But there’s still one way to secure a lower rate. “A bank is allowed to offer better terms than what they have in place under one set of circumstances only: and that is for competitive purposes,” Matt said.

If a lender can document that a competitor is offering a lower rate, they can adjust their rate accordingly. But it has to be an apples-to-apples comparison: loan amount, purchase price, property type, FICO score, loan program, and fees must be the same; and the rate estimates need to be given at or around the same time.

That said, if all the criteria fit, a borrower need only show a loan or preliminary cost estimate from a competitor to, potentially, secure a matching mortgage rate from any lender.

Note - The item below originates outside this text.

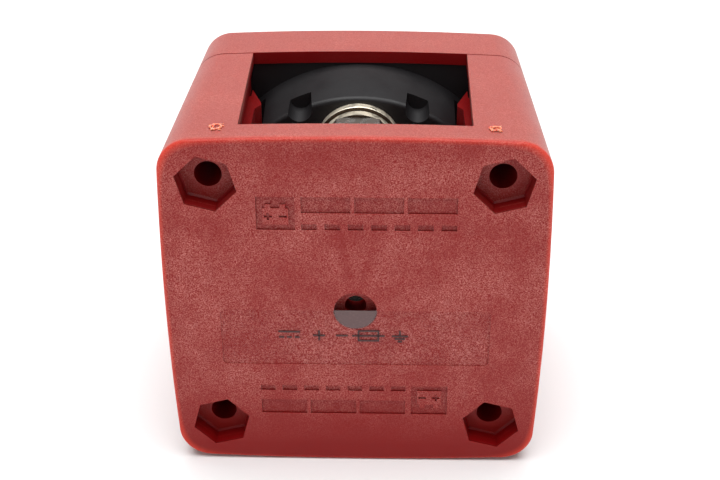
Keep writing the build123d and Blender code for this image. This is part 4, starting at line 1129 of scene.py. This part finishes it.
class SWITCH_OT_torn_gates(bpy.types.Operator):
    """Torn rims left by the moulding gates beside each cable window"""

    bl_idname = "switch.torn_gates"
    bl_label = "Torn gates"

    def execute(self, context):
        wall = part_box("isolating_cover")[1].z - 0.42 * MM    # the bowed wall's level at the gates
        depth = 5.0 * MM
        gates = (("a", -24.1 * MM, 0.66, 1.25), ("b", 24.1 * MM, 0.62, 1.05))
        for index, (label, x, width, tall) in enumerate(gates):
            mesh = self.torn_rim(Vector((x, depth, wall)), width, tall, SEED + index)
            piece("torn_gate_" + label, mesh, "torn", "housing")
        return {"FINISHED"}

    @staticmethod
    def torn_rim(centre, width, tall, seed):
        """Uneven closed ring of torn skin on the wall, crossed by a curled strand with a loose tail."""
        pick = random.Random(seed)
        waves = [pick.uniform(-0.22, 0.22) for _ in range(9)]
        rim_steps, strand_steps, tags = 44, 24, 3

        def rim_point(turn):
            angle = 2 * math.pi * turn
            wave = 0.5 * sum(size * math.sin((k + 2) * angle + k) for k, size in enumerate(waves))
            lift = 0.10 + 0.07 * math.sin(3 * angle + seed)
            return centre + MM * Vector(((1.45 * width + 0.25 * wave) * math.cos(angle),
                                         (0.75 * tall + 0.2 * wave) * math.sin(angle), lift))

        def rim_radius(turn):
            return (0.17 + 0.06 * math.sin(10 * math.pi * turn + seed)) * MM

        def strand_point(share):
            along = share - 0.42
            sway = 0.28 * math.sin(2.2 * math.pi * share + seed)
            lift = 0.12 + 0.18 * math.sin(math.pi * share)
            return centre + MM * Vector((3.0 * width * along - sway * width,
                                         2.0 * tall * along + sway, lift))

        def add_tag(work, tag):
            spot = centre + MM * Vector((pick.uniform(-1.6, 1.9) * width,
                                         pick.uniform(-1.0, 1.0) * tall, 0.04))
            made = bmesh.ops.create_icosphere(work, subdivisions=3, radius=1.0)["verts"]
            size = Vector((pick.uniform(0.2, 0.4), pick.uniform(0.15, 0.3), 0.12)) * MM
            for vert in made:
                rough = 1.0 + 0.25 * math.sin(9 * vert.co.x + 5 * vert.co.y + tag)
                vert.co = spot + rough * Vector(a * b for a, b in zip(vert.co, size))

        def build(work):
            turns = [step / rim_steps for step in range(rim_steps)]
            tube(work, [rim_point(turn) for turn in turns], [rim_radius(turn) for turn in turns],
                 closed=True)
            steps = range(strand_steps + 1)
            tube(work, [strand_point(step / strand_steps) for step in steps],
                 [(0.16 - 0.005 * step) * MM for step in steps], closed=False)
            for tag in range(tags):
                add_tag(work, tag)

        return finished_mesh("torn_gate", build)


# ---- panel, registration and the run ------------------------------------------------------------
STEPS = (
    SWITCH_OT_studio,
    SWITCH_OT_plain_finishes,
    SWITCH_OT_studs,
    SWITCH_OT_coil_springs,
    SWITCH_OT_grip_ribs,
    SWITCH_OT_dial_print,
    SWITCH_OT_film_print,
    SWITCH_OT_torn_gates,
)
SETTINGS = (
    ("switch_red", RedPlasticSettings),
    ("switch_black", BlackPlasticSettings),
    ("switch_studs", StudSettings),
    ("switch_knob", KnobSettings),
    ("switch_dial", DialSettings),
    ("switch_studio", StudioSettings),
)


class SWITCH_PT_panel(bpy.types.Panel):
    """Lists the settings and the steps"""

    bl_idname = "SWITCH_PT_panel"
    bl_label = "Battery Switch"
    bl_space_type = "VIEW_3D"
    bl_region_type = "UI"
    bl_category = "Switch"

    def draw(self, context):
        for name, group in SETTINGS:
            box = self.layout.box()
            for key in group.__annotations__:
                box.prop(getattr(context.scene, name), key)
        for step in STEPS:
            self.layout.operator(step.bl_idname)


def register():
    """Registers the settings, the steps and the panel."""
    for name, group in SETTINGS:
        bpy.utils.register_class(group)
        setattr(bpy.types.Scene, name, PointerProperty(type=group))
    for step in STEPS:
        bpy.utils.register_class(step)
    bpy.utils.register_class(SWITCH_PT_panel)


def unregister():
    """Undoes register."""
    bpy.utils.unregister_class(SWITCH_PT_panel)
    for step in reversed(STEPS):
        bpy.utils.unregister_class(step)
    for name, group in reversed(SETTINGS):
        delattr(bpy.types.Scene, name)
        bpy.utils.unregister_class(group)


def main():
    """Runs every step in order."""
    register()
    for step in STEPS:
        family, name = step.bl_idname.split(".")
        getattr(getattr(bpy.ops, family), name)()
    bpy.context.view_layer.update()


if __name__ == "__main__":
    main()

Myth: Now is a bad time to get a loan

Because mortgage rates are currently on the rise, many people assume we’re headed toward a correction of sorts, and that as such, it’s best to hold off on taking out a mortgage until the market recalibrates.

Matt dismissed that notion. In spite of rising rates over the last few months, he said, rates are still impressively low. And if the current trend continues, those rates won’t be coming down again any time soon. In fact, this loan officer—and others we speak with—expects rates to be higher six months from now, and for that trend to continue. With that in mind, he recommends acting now.

There are multiple reasons to do so. For one thing, New York’s economy is booming. With tens of thousands of tech jobs coming into the city (witness Amazon’s upcoming move), this likely means higher demand. It’s impossible to predict how and when the market will be impacted, but suffice it to say interest in New York City will only continue to grow. Of course, there’s also the cost of waiting to buy. Waiting for prices to re-calibrate means building in a 12-24 month period for the market to adjust (sellers don’t drop prices overnight), all the while paying rent somewhere else and in the meantime if rates continue to rise, it will by default mean you’ll have less purchase power. You are probably better off using your time wisely and taking advantage of the current market dynamics: negotiate, negotiate, negotiate.

“If I was on the fence about buying, I would buy now instead of waiting,” Matt said. “It wouldn’t surprise me if we were in the low fives, or five and a quarter, before 2019.”

From what we have observed and understand, Matt’s words reflect a consensus among industry veterans and insiders. With rising interest rates still astonishingly low, now is in fact the ideal time to buy. Of course, only history is 20/20…but we are certainly bullish on this market, as you’ll read, and we think Matt is right.

 


At the Core – Navigating the New Normal

This month, we discuss the essentials of buying, selling, and negotiating in the new real estate market.

Which way is the NYC economy heading?

By any account, the New York market is thriving. The economy is booming, with 76,000 new jobs added to the city in the last 10 years, and more increases to come. Because of the exceptional concentration of talent, companies from across the globe continue to flock here—promising durability for our thriving times.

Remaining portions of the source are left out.